In [None]:
import pandas as pd
import numpy as np
from sklearn.model_selection import train_test_split
from sklearn.preprocessing import LabelEncoder
from sklearn.metrics import f1_score
import tensorflow as tf
from tensorflow.keras.layers import Input, Dense, Embedding, GlobalMaxPool1D, LayerNormalization, Dropout, MultiHeadAttention
from tensorflow.keras.models import Model
from tensorflow.keras.layers import TextVectorization
import matplotlib.pyplot as plt

# 0. 특수 토큰 추가 (변경)
SPECIAL_TOKENS = ["[CLS]", "[SEP]", "[PAD]"]  # 분류 작업용 특수 토큰

# 1. 데이터 준비 (변경: 특수 토큰 추가 전처리)
df = pd.read_csv('train_merged.csv')
df = df.rename(columns={'class': 'target'})

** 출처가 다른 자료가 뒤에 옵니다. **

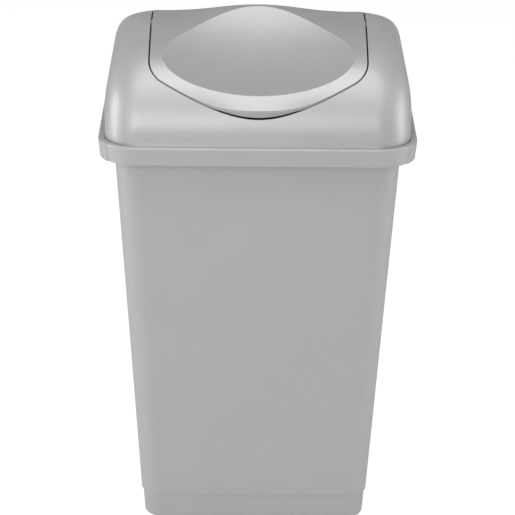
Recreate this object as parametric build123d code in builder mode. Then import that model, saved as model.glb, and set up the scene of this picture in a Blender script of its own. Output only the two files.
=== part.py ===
"""Swing-lid trash can: tapered bucket, lift-off hood and a rocking flap.

Millimetres, +Z up. The origin is the middle of the foot, and the front of the can faces -Y.
"""
from build123d import *
from math import cos, pi, radians, sin, sqrt
import os

# Bucket
foot_width = 300.0          # outside the wall at the floor, along X
foot_depth = 236.0          # and along Y
mouth_width = 366.0         # outside the wall at the rim ledge
mouth_depth = 300.0
foot_corner = 26.0          # plan radius of the upright corners at the floor
mouth_corner = 30.0
bucket_wall = 2.5
floor_thickness = 3.0
base_band_height = 38.0     # stepped-in band round the foot
base_band_inset = 2.0
base_edge_radius = 5.0
foot_ring_width = 14.0      # the ring that the can stands on
foot_recess = 3.0

# Turned-down rim of the bucket
rim_top = 552.0
rim_height = 24.0
rim_width = 403.0           # over the front and back bands
rim_depth = 340.0
rim_corner = 48.0
rim_wall = 2.5
rim_draft = 2.5             # how far the lower edge of the band stands in from its upper edge
rim_bead = 6.7              # thickness of the rolled upper edge
rim_edge_radius = 2.4
grip_step = 1.5             # how far the side grips stand out from the band
grip_reach = 152.0          # half length of a side grip
ledge_depth = 6.0           # from the rim top down to the ledge that the hood sits on
ledge_thickness = 2.5

# Hood
hood_clearance = 0.3        # between the hood and the bead round it
hood_rise = 120.0           # crest of the hood above the rim top
hood_wall = 2.5
hood_corner = 44.0
horn_half_width = 149.0     # where the crest of the hood starts to round over
shoulder_height = 33.0      # straight part of the hood's sides above the rim top
hood_section_angles = (0, 12, 24, 36, 48, 60, 71, 80, 85)
seat_thickness = 2.5
skirt_height = 14.0         # locating skirt inside the mouth of the bucket
skirt_wall = 2.2
skirt_clearance = 0.6
cheek_depth = 34.0          # bearing cheeks that close the inner sides of the hood
cheek_wall = 2.5

# Opening and flap, seen from above
flap_gap = 2.0
flap_half_width = 137.3
flap_side_y = 119.6         # where the bowed lip would meet the straight side
flap_corner = 28.0
flap_lip_y = 154.5          # middle of the lip

# Flap form
flap_wall = 2.5
flap_flange_depth = 4.0     # how far the edge flange reaches below the hood's face
flap_flange_inset = 0.8
ridge_swell = 17.0          # how far the middle of the flap stands above the hood's crest
lip_swell = 7.0             # and above the hood's slope at the middle of the lip
swell_half_width = 120.0
ridge_power = 1.8           # fullness of the middle section from ridge to lip
dish_radius = 451.0
dish_centre_y = -291.0
dish_centre_z = 1037.0

# Pivot
pivot_drop = 11.0           # pivot axis below the hood's crest
pin_radius = 5.0
pin_clearance = 0.08
pin_length = 7.5            # past the face of the cheek
thrust_collar_radius = 7.5
thrust_clearance = 0.3
ear_radius = 12.0
ear_wall = 4.0
bearing_radius = 10.0
bearing_length = 8.0
snap_slot_width = 8.6

# Sizes that follow
ledge_z = rim_top - ledge_depth
crest_z = rim_top + hood_rise
pivot_z = crest_z - pivot_drop
hood_half_width = rim_width / 2 - rim_bead - hood_clearance
hood_half_depth = rim_depth / 2 - rim_bead - hood_clearance
cheek_x = flap_half_width + flap_gap
ridge_z = crest_z + ridge_swell
lip_z = rim_top + hood_rise * sqrt(1 - (flap_lip_y / hood_half_depth) ** 2) + lip_swell
section_reach = flap_lip_y + 3.0


def lofted_box(bottom, top, z_bottom, z_top):
    """Tapered solid between two rounded rectangles, each (width, depth, corner radius)."""
    with BuildPart() as solid:
        for size, z in ((bottom, z_bottom), (top, z_top)):
            with BuildSketch(Plane.XY.offset(z)):
                RectangleRounded(size[0], size[1], size[2])
        loft()
    return solid.part


def bucket_size(z, inset=0.0):
    """Width, depth and corner radius of the bucket's outside at height z, less an inset."""
    share = z / ledge_z
    width = foot_width + (mouth_width - foot_width) * share
    depth = foot_depth + (mouth_depth - foot_depth) * share
    corner = foot_corner + (mouth_corner - foot_corner) * share
    return (width - 2 * inset, depth - 2 * inset, corner - inset)


def rim_size(inset=0.0):
    """Width, depth and corner radius of the rim, less an inset."""
    return (rim_width - 2 * inset, rim_depth - 2 * inset, rim_corner - inset)


def side_grips():
    """Thicker stretches of the rim, each from the middle of one corner to the middle of the next."""
    z_low = rim_top - rim_height
    with BuildPart() as grips:
        add(lofted_box(rim_size(rim_draft - grip_step), rim_size(-grip_step), z_low, rim_top))
        fillet(grips.faces().sort_by(Axis.Z)[-1].edges(), rim_edge_radius)
        with Locations((0, 0, rim_top)):
            Box(2 * rim_width, 2 * grip_reach, 4 * rim_height, mode=Mode.INTERSECT)
    return grips.part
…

# 대화 데이터에 [CLS] 토큰 추가 (예시)
df['conversation'] = "[CLS] " + df['conversation'].astype(str) + " [SEP]"

# 레이블 인코딩
le = LabelEncoder()
df['target'] = le.fit_transform(df['target'])

# 데이터 분할
X = df['conversation'].values  # 변경: 이미 문자열로 처리됨
y = df['target'].values
X_train, X_val, y_train, y_val = train_test_split(X, y, test_size=0.2, stratify=y, random_state=42)

# 2. 텍스트 벡터화 (변경: 특수 토큰 고려)
VOCAB_SIZE = 20000
MAX_LEN = 128

# 특수 토큰을 포함한 어휘 사전 생성
vectorize_layer = TextVectorization(
    max_tokens=VOCAB_SIZE,
    output_mode='int',
    output_sequence_length=MAX_LEN,
    standardize=None,  # 변경: 기본 전처리 비활성화
    name='text_vectorization'
)
vectorize_layer.adapt(X_train)

# 3. Positional Embedding 레이어 추가 (신규)
class PositionalEmbedding(tf.keras.layers.Layer):
    def __init__(self, max_len, embed_dim):
        super().__init__()
        self.token_emb = Embedding(input_dim=VOCAB_SIZE, output_dim=embed_dim)
        self.pos_emb = Embedding(input_dim=max_len, output_dim=embed_dim)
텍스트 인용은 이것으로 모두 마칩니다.